> **DATA SECTION**:
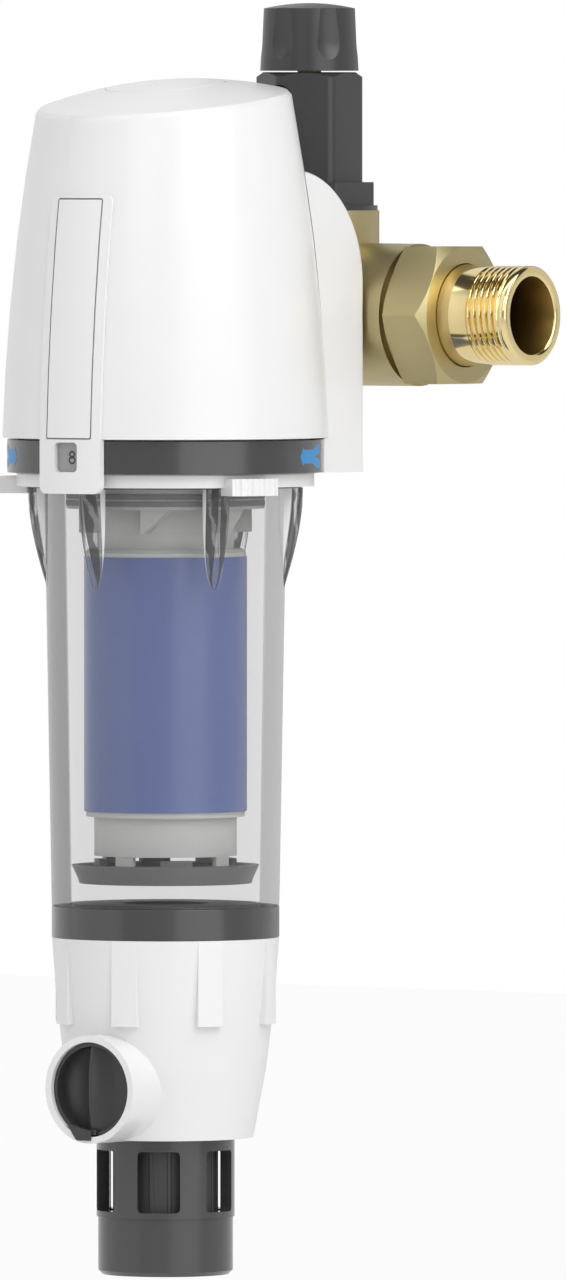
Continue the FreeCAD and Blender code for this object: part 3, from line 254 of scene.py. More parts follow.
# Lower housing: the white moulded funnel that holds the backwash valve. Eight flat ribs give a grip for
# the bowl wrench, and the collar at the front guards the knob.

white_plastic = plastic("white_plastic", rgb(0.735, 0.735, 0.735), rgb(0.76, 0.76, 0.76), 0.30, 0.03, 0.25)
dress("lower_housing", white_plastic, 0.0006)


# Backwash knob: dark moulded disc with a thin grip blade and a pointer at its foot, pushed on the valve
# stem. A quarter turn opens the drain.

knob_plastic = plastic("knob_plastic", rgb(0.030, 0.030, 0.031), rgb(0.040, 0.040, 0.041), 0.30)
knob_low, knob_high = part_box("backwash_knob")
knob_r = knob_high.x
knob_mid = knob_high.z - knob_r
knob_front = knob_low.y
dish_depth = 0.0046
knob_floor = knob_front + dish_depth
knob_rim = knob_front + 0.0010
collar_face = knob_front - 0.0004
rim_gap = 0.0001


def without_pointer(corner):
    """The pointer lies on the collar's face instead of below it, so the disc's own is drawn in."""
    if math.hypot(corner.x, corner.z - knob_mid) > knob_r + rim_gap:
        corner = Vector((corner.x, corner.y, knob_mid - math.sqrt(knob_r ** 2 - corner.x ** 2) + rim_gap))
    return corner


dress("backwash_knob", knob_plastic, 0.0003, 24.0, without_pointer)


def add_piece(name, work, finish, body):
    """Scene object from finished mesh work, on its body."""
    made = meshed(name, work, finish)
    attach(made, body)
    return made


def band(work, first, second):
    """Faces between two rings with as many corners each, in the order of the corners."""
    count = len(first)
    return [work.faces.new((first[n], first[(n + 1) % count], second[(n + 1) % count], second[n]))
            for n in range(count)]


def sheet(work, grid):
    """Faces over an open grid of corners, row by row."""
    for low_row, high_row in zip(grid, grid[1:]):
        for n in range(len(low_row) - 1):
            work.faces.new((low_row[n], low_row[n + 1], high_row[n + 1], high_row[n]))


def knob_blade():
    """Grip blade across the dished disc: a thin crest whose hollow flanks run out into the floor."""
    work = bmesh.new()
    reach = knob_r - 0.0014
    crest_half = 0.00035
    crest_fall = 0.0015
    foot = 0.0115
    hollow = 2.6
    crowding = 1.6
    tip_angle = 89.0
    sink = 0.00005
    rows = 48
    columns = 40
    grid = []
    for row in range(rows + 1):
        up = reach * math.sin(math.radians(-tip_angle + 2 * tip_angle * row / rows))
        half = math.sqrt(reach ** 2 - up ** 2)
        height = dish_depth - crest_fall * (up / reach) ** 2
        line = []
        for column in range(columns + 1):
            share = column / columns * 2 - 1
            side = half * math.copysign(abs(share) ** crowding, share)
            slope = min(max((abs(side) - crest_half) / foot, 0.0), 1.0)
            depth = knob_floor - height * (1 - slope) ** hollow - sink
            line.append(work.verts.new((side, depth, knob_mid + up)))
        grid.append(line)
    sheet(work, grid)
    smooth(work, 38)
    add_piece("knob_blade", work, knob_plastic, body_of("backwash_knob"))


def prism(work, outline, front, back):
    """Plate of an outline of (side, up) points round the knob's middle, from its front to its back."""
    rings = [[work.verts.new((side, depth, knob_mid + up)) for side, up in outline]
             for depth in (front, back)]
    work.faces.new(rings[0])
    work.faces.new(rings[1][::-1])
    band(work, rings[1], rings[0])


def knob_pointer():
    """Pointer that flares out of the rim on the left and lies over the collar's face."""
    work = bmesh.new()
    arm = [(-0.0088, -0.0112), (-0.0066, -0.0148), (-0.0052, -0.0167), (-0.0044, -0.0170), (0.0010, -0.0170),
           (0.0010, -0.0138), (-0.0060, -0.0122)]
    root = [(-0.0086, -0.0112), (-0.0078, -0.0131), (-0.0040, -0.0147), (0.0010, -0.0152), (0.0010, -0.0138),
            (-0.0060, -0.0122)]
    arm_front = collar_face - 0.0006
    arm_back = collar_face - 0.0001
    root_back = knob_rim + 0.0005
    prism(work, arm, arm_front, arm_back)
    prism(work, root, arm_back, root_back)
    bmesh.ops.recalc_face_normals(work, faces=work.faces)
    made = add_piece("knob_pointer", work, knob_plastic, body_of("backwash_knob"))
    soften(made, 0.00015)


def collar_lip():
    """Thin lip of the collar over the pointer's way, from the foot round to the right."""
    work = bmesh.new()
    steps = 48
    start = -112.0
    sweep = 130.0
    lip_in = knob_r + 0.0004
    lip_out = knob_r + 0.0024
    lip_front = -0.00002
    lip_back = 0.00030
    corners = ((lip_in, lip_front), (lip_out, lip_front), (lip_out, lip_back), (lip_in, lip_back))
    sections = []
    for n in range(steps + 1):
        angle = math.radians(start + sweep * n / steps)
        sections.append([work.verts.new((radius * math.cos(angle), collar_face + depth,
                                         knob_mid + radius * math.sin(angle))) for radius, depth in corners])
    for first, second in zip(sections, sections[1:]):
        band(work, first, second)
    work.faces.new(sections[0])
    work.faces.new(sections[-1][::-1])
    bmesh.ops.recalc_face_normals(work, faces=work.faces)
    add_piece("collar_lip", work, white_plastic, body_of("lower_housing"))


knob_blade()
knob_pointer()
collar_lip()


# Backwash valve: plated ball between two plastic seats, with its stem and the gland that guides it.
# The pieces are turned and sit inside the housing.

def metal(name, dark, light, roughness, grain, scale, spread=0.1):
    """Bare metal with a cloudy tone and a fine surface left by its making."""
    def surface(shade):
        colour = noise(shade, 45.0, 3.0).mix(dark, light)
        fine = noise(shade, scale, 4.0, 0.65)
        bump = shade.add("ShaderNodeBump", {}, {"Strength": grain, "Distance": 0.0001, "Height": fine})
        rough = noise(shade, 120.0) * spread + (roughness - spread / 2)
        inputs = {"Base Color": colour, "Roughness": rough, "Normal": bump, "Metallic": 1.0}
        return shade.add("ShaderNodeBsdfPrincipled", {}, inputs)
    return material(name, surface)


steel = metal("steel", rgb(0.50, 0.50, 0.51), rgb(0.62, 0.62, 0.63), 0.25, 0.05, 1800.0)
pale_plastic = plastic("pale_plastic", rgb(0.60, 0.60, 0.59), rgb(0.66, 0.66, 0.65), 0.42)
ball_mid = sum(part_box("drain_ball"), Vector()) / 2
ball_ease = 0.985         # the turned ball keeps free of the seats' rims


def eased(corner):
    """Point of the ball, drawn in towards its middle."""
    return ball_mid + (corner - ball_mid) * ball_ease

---

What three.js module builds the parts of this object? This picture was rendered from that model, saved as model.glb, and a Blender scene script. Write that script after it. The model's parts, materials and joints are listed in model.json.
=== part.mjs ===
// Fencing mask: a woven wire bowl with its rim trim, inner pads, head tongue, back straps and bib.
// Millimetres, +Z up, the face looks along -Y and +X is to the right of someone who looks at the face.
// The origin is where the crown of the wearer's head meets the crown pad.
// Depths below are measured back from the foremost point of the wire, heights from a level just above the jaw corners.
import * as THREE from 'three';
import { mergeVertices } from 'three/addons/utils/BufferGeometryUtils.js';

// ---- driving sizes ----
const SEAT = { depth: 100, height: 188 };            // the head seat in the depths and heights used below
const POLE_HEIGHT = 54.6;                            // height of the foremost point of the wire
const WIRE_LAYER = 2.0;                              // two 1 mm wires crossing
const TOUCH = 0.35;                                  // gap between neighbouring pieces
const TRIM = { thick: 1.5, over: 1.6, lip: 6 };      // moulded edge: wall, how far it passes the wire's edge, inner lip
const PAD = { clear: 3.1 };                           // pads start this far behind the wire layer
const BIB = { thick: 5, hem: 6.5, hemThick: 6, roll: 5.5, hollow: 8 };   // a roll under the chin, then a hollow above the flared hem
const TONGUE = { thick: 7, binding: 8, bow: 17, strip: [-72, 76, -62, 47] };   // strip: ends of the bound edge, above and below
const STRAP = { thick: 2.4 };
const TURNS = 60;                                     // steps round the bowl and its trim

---

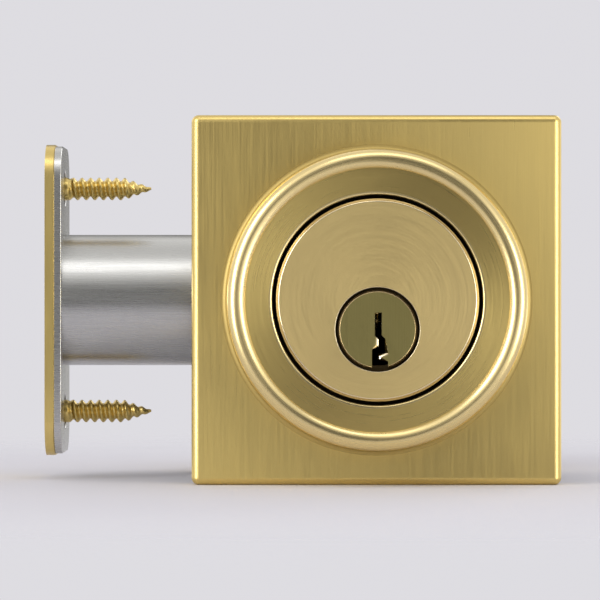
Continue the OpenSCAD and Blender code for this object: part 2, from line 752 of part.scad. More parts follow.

> **THE REQUEST**:
Start with the line that holds "Continue the FreeCAD" and finish with the line that holds "made = meshed(name, work, finish)". Transcribe each line in between exactly, and those two as well.

> **TASK RESPONSE**:
Continue the FreeCAD and Blender code for this object: part 3, from line 254 of scene.py. More parts follow.
# Lower housing: the white moulded funnel that holds the backwash valve. Eight flat ribs give a grip for
# the bowl wrench, and the collar at the front guards the knob.

white_plastic = plastic("white_plastic", rgb(0.735, 0.735, 0.735), rgb(0.76, 0.76, 0.76), 0.30, 0.03, 0.25)
dress("lower_housing", white_plastic, 0.0006)


# Backwash knob: dark moulded disc with a thin grip blade and a pointer at its foot, pushed on the valve
# stem. A quarter turn opens the drain.

knob_plastic = plastic("knob_plastic", rgb(0.030, 0.030, 0.031), rgb(0.040, 0.040, 0.041), 0.30)
knob_low, knob_high = part_box("backwash_knob")
knob_r = knob_high.x
knob_mid = knob_high.z - knob_r
knob_front = knob_low.y
dish_depth = 0.0046
knob_floor = knob_front + dish_depth
knob_rim = knob_front + 0.0010
collar_face = knob_front - 0.0004
rim_gap = 0.0001


def without_pointer(corner):
    """The pointer lies on the collar's face instead of below it, so the disc's own is drawn in."""
    if math.hypot(corner.x, corner.z - knob_mid) > knob_r + rim_gap:
        corner = Vector((corner.x, corner.y, knob_mid - math.sqrt(knob_r ** 2 - corner.x ** 2) + rim_gap))
    return corner


dress("backwash_knob", knob_plastic, 0.0003, 24.0, without_pointer)


def add_piece(name, work, finish, body):
    """Scene object from finished mesh work, on its body."""
    made = meshed(name, work, finish)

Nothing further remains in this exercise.